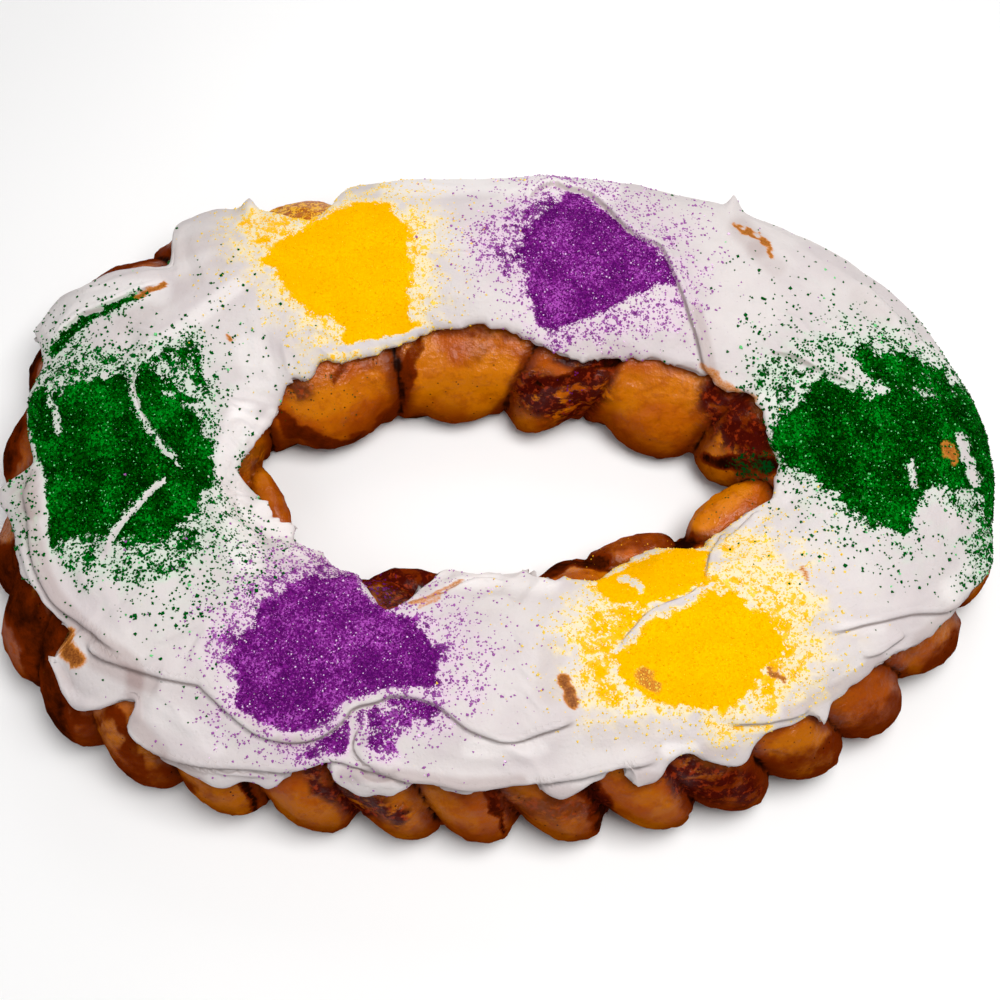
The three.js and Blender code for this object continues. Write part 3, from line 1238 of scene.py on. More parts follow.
    @staticmethod
    def _strokes(over: Array, lumps: Lumps) -> Array:
        """Gives the shallow, long facets that the spatula leaves round the ring.

        Args:
            over: Points on the plain surface.
            lumps: The noise.

        Returns:
            How far each point rises.
        """
        columns, rows = over.shape[:2]
        turn = FULL_TURN * np.arange(columns)[:, None] / columns
        across = np.cumsum(norm(np.diff(over, axis=1, prepend=over[:, :1]), axis=2), axis=1)
        bend = 14 * lumps.at(over + 500, 60)
        wide = np.full_like(across, 28.0)
        ring = np.stack([wide * np.cos(turn), wide * np.sin(turn), across + bend], axis=-1)
        ridged = 1 - 2 * np.abs(lumps.at(ring, 15)) ** 0.8
        fine = 1 - 2 * np.abs(lumps.at(ring + 70, 6.5)) ** 0.8
        calm = ease(lumps.at(over + 900, 34), -0.35, 0.35)
        return 1.1 * ridged * (0.35 + 0.65 * calm) + 0.3 * fine * calm + 0.22 * lumps.at(over, 7)

    def _mesh(self, surface: Array) -> None:
        """Makes the closed skin from a ring primitive, divided and moved onto the surface.

        Args:
            surface: Where the points of the closed sections go.
        """
        clear_selection()
        segments = {"major_segments": self.ring_faces, "minor_segments": self.section_faces}
        bpy.ops.mesh.primitive_torus_add(major_radius=1, minor_radius=0.25, **segments)
        self.piece = bpy.context.object
        self.piece.name = self.piece.data.name = "icing_coat"
        apply_modifier(self.piece, "SUBSURF", subdivision_type="SIMPLE", levels=2, render_levels=2)
        ring = vertex_places(self.piece) * MM
        columns, rows = surface.shape[:2]
        column = np.arctan2(ring[:, 1], ring[:, 0]) / FULL_TURN * columns
        row = np.arctan2(ring[:, 2], np.hypot(ring[:, 0], ring[:, 1]) - 1) / FULL_TURN * rows
        self.cells = np.rint(column).astype(int) % columns, np.rint(row).astype(int) % rows
        move_vertices(self.piece, surface[self.cells])
        with edit_all_of(self.piece):
            bpy.ops.mesh.normals_make_consistent(inside=False)
        bpy.ops.object.shade_smooth()

    def _keep_masks(
        self, over: Array, normals: Array, marks: dict[str, Array], lumps: Lumps
    ) -> None:
        """Keeps the masks of the icing's finish, and the top that the sugar falls on.

        Args:
            over: The worked points, before the lips are rounded.
            normals: Their normals.
            marks: What the folds left on them.
            lumps: The noise that tears the borders.
        """
        last = over.shape[1] - 2 * self.lip_low - self.under
        shape = over.shape[:-1]
        up = ease(normals[..., 2], 0.0, 0.55)
        seen = SIGHT.seen(over).reshape(-1, 2)
        torn = lumps.rough(over, 9).ravel()
        tight = lumps.rough(over + 90, 3.6, 2).ravel()
        # bare spots, and one painted reflection of a gold board
        bare = self._lined(self.bare_spots_and_reflection, over, lumps)
        wiped = self._lined(self.wiped, over, lumps)
        bare_share = {hue: np.ones(len(seen)) for hue in Hue}
        for hue in Hue:
            for patch in self.patches[hue]:
                bare_share[hue] *= 1 - np.clip(patch.cover(seen, torn + 0.5 * tight), 0, 1)
        for hue in Hue:
            least = np.minimum.reduce([share for other, share in bare_share.items() if other is not hue])
            cover = (1 - bare_share[hue]) * (1 - 0.93 * ease(1 - least, 0.45, 0.9))
            clumped = np.clip(cover * (1 + 0.9 * tight * (1 - cover)), 0, 1).reshape(shape)
            cover = clumped * up * (1 - 0.5 * marks["crest"]) * (1 - wiped)
            self.covers[hue] = (cover * (1 - bare))[:, :last]
            store(self.piece, hue.value, cover[self.cells])
        # painted light and shade on the icing: above 0 it is painted lighter, below 0 darker
        tint = np.clip(sum(streak.cover(seen) for streak in self.painted_light_and_shade), -1, 1).reshape(shape)
        masks = {"tint": tint, "bare": bare, "lap": marks["lap"], "power": marks["power"]}
        for name, mask in masks.items():
            store(self.piece, name, mask[self.cells])
        table = np.empty_like(over)
        table[self.cells] = vertex_places(self.piece)
        self.top = table[:, :last]
        self.normals = normals[:, :last]

    @staticmethod
    def _lined(streaks: tuple[Streak, ...], over: Array, lumps: Lumps) -> Array:
        """Gives how strongly streaks with torn borders cover the points."""
        seen = SIGHT.seen(over + 0.8 * lumps.rough(over + 40, 4)[..., None]).reshape(-1, 2)
        return np.maximum.reduce([streak.cover(seen) for streak in streaks]).reshape(over.shape[:-1])


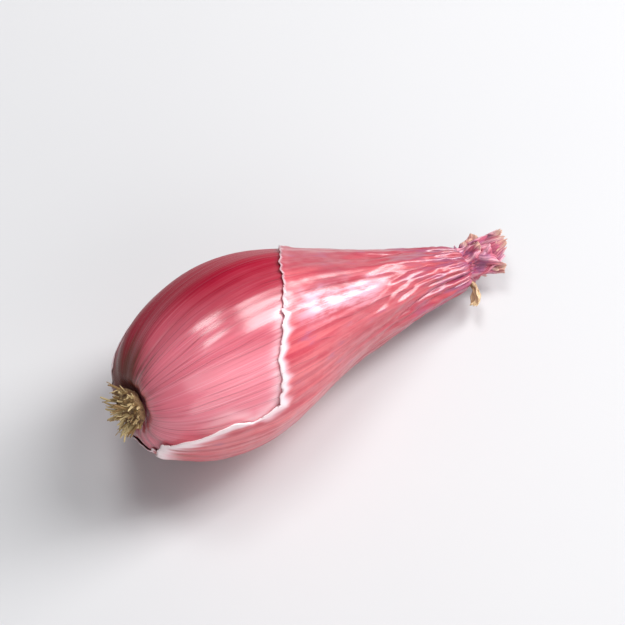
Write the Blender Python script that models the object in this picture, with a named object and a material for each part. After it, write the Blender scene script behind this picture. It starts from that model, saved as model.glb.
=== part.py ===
"""A small elongated red onion lying on its side, at its real size in metres.

+X runs along the onion from the root end to the neck, +Z is up and the front is -Y.
The origin is on the surface that the onion lies on, under the middle of its footprint.
"""

import random
from math import cos, pi, radians, sin, sqrt

import bmesh
import bpy
import numpy as np
from mathutils import Vector

MM = 0.001

# Driving sizes of the onion
LENGTH = 64 * MM  # root end to the neck's lip
BELLY_RADIUS = 14.8 * MM
REST_PITCH = radians(12.4)  # the neck dips until the weight is over the flat spot
FLAT_DEPTH = 0.40 * MM  # how far the underside is pressed flat

# The outline from the middle of the root recess, over its rim and the belly, to the neck's lip and
# into its mouth: shares of the length along the onion, and of the belly's radius
OUTLINE = (
    (0.030, 0.0),
    (0.028, 0.15),
    (0.018, 0.25),
    (0.012, 0.32),
    (0.023, 0.46),
    (0.066, 0.67),
    (0.143, 0.86),
    (0.234, 0.968),
    (0.319, 1.0),
    (0.409, 0.962),
    (0.499, 0.865),
    (0.590, 0.730),
    (0.691, 0.580),
    (0.797, 0.443),
    (0.890, 0.340),
    (0.952, 0.282),
    (0.982, 0.247),
    (0.996, 0.216),
    (1.000, 0.190),
    (0.990, 0.165),
    (0.962, 0.148),
    (0.944, 0.080),
    (0.942, 0.0),
)
ROOT_RIM_AT = 0.140  # shares of the way along the outline
NECK_LIP_AT = 0.885

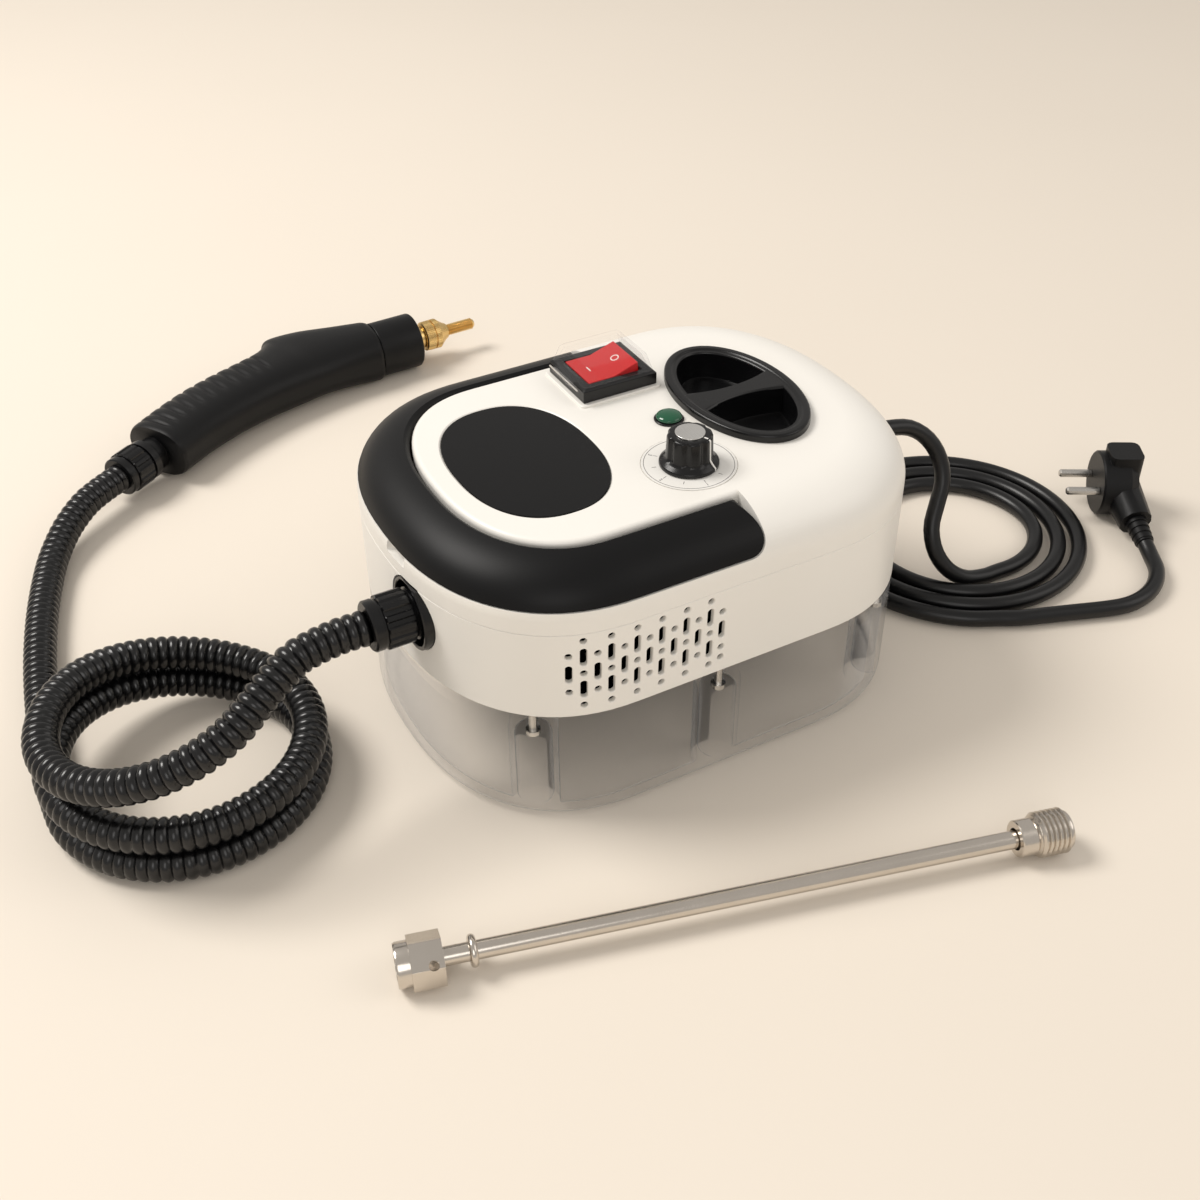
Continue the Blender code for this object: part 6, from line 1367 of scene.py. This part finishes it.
bezel_profile = [(4.7, 127), (6.2, 127), (6.2, 139.3), (7.3, 139.3), (7.3, 139.7), (6.9, 140.1), (6.2, 140.1),
                 (4.7, 140.1)]
piece("lamp_ring", spun(in_mm(bezel_profile), 64, upright(LAMP), ring=True), black_gloss, "root",
      ("lamp_bezel",))
dome_profile = [(4.7, 128), (4.7, 140.4), (6.3, 140.4), (LENS_RADIUS_MM, LENS_FOOT_MM)]
for k in range(1, 10):
    turn = math.pi / 2 * k / 10
    dome_profile.append((LENS_RADIUS_MM * math.cos(turn), LENS_FOOT_MM + LENS_RISE_MM * math.sin(turn)))
piece("lamp_dome", spun(in_mm(dome_profile), 64, upright(LAMP)), green_lens, "root",
      ("lamp_lens",))
panel_rings = [panel_oval(0, DECK_Z - 0.75 * MM), panel_oval(0, DECK_Z - 0.15 * MM),
               panel_oval(-0.2 * MM, DECK_Z + 0.05 * MM)]
piece("bare_panel", drawn(panel_rings), black_panel, "root", ("deck_panel",))

# %% [markdown]
# ## Nuts and the hose port
#
# Each end of the hose is held by a black nut with long grip ribs between two plain rings. The nut is drawn
# round, with a radius that steps out at each rib, and the port is a spun cup let into the band.

# %% Ribbed nuts
NUT_RIBS = 14
POINTS_PER_RIB = 8
RIB_HEIGHT = 0.9 * MM
NUT_PROFILE = [(-0.8, 0.0, 0), (0, 0.03, 0), (0, 0.17, 0), (-0.9, 0.18, 0), (-0.9, 0.22, 0), (0, 0.23, 0),
               (0, 0.25, 1), (0, 0.70, 1), (0, 0.72, 0), (-0.9, 0.73, 0), (-0.9, 0.77, 0), (0.4, 0.78, 0),
               (0.4, 0.97, 0), (-0.4, 1.0, 0)]


def nut_ring(radius, place, z, rib):
    return toothed_ring(place, radius, z, POINTS_PER_RIB * NUT_RIBS, POINTS_PER_RIB, (2, 3, 4, 5), rib)


def ribbed_nut(name, node, start, direction, length, radius, bore):
    """A nut whose rows tell how far out of its rim they lie, at what share of its length, and if ribbed."""
    place = aim(start, direction)
    rim = radius - RIB_HEIGHT
    rows = [nut_ring(rim + out * MM, place, share * length, rib * RIB_HEIGHT)
            for out, share, rib in NUT_PROFILE]
    rows += [nut_ring(bore, place, share * length, 0) for share in (1.0, 0.0)]
    nut = piece(name, drawn(rows, closed=True), black_gloss, "root", (node,), 30)
    return crisp(nut, 30)


ribbed_nut("port_nut", "port_hose_nut", (-150 * MM, -25 * MM, 93 * MM), (1, 0, 0), 27 * MM, 13 * MM, 7.3 * MM)
ribbed_nut("gun_nut", "gun_hose_nut", gun_end + gun_inward * GAP, gun_inward, GUN_NUT_LENGTH, 13 * MM, 5 * MM)

# %% [markdown]
# The port is a cup let into the band, with a collar in its middle over which the nut is screwed.

# %% Port cup
cup_profile = [(18, -10), (18, -0.6), (17.4, 0), (16.4, 0), (16, -0.4), (16, -8), (7, -8), (7, 2), (5, 2),
               (5, -10)]
port = piece("port_cup", spun(in_mm(cup_profile), 72, port_frame, ring=True), black_gloss, "root",
             ("hose_port",))
above = drawn([pad((PORT_PLACE.x, PORT_PLACE.y), 20 * MM, 23 * MM, z, MM, 2) for z in (109.7 * MM, 120 * MM)])
cut(port, above)
crisp(port, 30)

# %% [markdown]
# ## The steam gun
#
# The gun's side view is a pair of outlines, back and belly. A smooth curve through each gives as many
# sections as wanted, and every section is a squarish oval between them. Grooves for the hand are dips in
# the sections over the back, and a fine parting line runs round where the two halves meet.

# %% Gun outlines
GUN_LENGTH = 250 * MM
GUN_FOOT = Vector((-171, 291, 18.7)) * MM
GUN_HEADING = math.radians(13)
GUN_HALF_THICK = 17.5 * MM
GUN_BACK_SHARES = [(-0.033, 0.077), (0.041, 0.112), (0.139, 0.149), (0.230, 0.171), (0.320, 0.184),
                   (0.398, 0.197), (0.437, 0.219), (0.458, 0.244), (0.53, 0.226), (0.62, 0.178),
                   (0.704, 0.134)]
GUN_BELLY_SHARES = [(0.028, -0.092), (0.085, -0.070), (0.150, -0.047), (0.240, -0.024), (0.330, -0.010),
                    (0.400, -0.006), (0.455, -0.005), (0.510, -0.006), (0.565, -0.010), (0.62, -0.018),
                    (0.672, -0.027)]
GUN_THICK_SHARES = [0.93, 0.92, 0.92, 0.93, 0.95, 0.97, 1.0, 1.0, 1.03, 1.05, 1.07]
GUN_GROOVES = 11
GUN_GROOVE_FIRST_SHARE = 0.45 / 10
GUN_GROOVE_LAST_SHARE = 4.6 / 10
GUN_GROOVE_DEPTH = 1.1 * MM


def gun_place(along, up):
    ahead = Vector((math.cos(GUN_HEADING), math.sin(GUN_HEADING), 0))
    back = Vector((-math.sin(GUN_HEADING), math.cos(GUN_HEADING), 0))
    return GUN_FOOT + ahead * along * GUN_LENGTH + back * up * GUN_LENGTH


def outline(shares, steps):
    return smooth_curve([gun_place(*pair) for pair in shares], steps)


def groove_dip(share):
    """How deep the hand grooves are at a share of the grip's length."""
    pitch = (GUN_GROOVE_LAST_SHARE - GUN_GROOVE_FIRST_SHARE) / (GUN_GROOVES - 1)
    dip = 0.0
    for k in range(GUN_GROOVES):
        off = (share - GUN_GROOVE_FIRST_SHARE - k * pitch) / (pitch * 0.24)
        dip = max(dip, 1 - off * off)
    return dip


# %% [markdown]
# The body is drawn through those sections in one go. The grooves fade out towards the belly, as they do where
# fingers wrap round the back of a grip.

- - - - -

Restate the listing exactly, starting at its first line and ending at the line where "lumps: The noise." occurs; include both and no other lines.

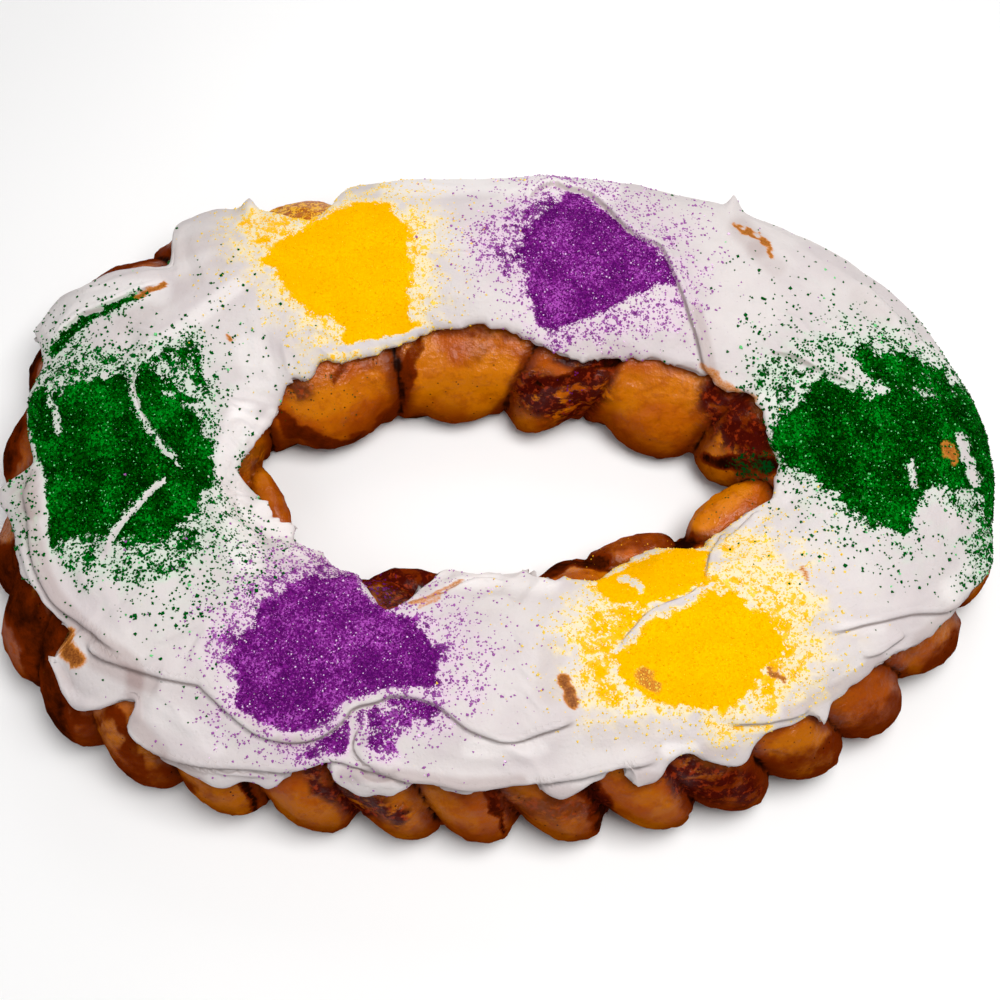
The three.js and Blender code for this object continues. Write part 3, from line 1238 of scene.py on. More parts follow.
    @staticmethod
    def _strokes(over: Array, lumps: Lumps) -> Array:
        """Gives the shallow, long facets that the spatula leaves round the ring.

        Args:
            over: Points on the plain surface.
            lumps: The noise.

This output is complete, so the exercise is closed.